23 Pa. Commonwealth Ct. at 361, 352 A.2d at 242.

The significant aspect, relative to the instant appeal, is that in Worley the employer did not contest or challenge the Board's action of suspending rather than terminating benefits, whereas here the employer directly challenges such action by the Board.

Consequently, we must determine what the legislature intended when it provided the Board the power to "order the termination of compensation" payable to a widow when it was ascertained that the widow was living with a man in a meretricious relationship. The key word to be dealt with is "termination."
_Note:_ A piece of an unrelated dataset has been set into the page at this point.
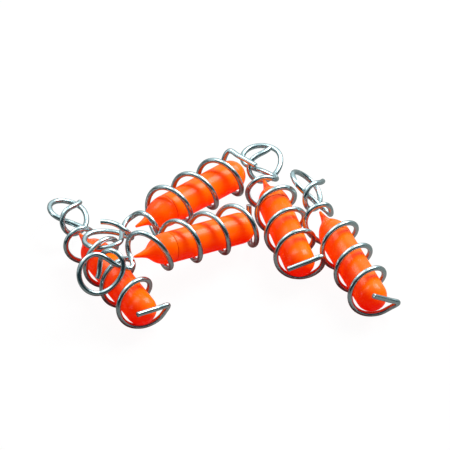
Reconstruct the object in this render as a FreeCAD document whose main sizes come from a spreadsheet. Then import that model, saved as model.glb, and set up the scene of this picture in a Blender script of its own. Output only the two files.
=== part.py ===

We have no doubt that the word "termination" connotes finality. The word "terminate" means to put an end to, to make to cease, to have its end. "Termination" signifies a conclusion or cessation, and its meaning is not interchangeable with "suspend." It seems apparent that the legislature, by the wording of Section 307, provided, as a requirement for the continuation of compensation benefits to a widow, that she forego any meretricious relationship and not live a life of prostitution. A contrary reading of Section 307 would tend to encourage behavior which would not likely be acceptable or countenanced by the legislature.

Accordingly, we conclude that the Board had the power to put an end to the compensation payable to the widow in the instant case but it did not have the power to merely suspend the compensation being paid her during the period of the meretricious relationship established by this record.

[ 51 Pa. Commw. Page 214]

Therefore, we make the following


And Now, this 7th day of May, 1980, that portion of the order of the Workmen's Compensation Appeal Board, dated March 29, 1979, adopting the recommendation of Referee Donlan to reinstate compensation payments beginning June 2, 1978 to Dollie Moyer and directing Jones Motors' insurance carrier to forward directly to Peter J. Hoegen, Jr., Esq., 20 percent of each week's compensation installment due Dollie Moyer until $450 is paid, is hereby reversed and the balance of said order is hereby affirmed.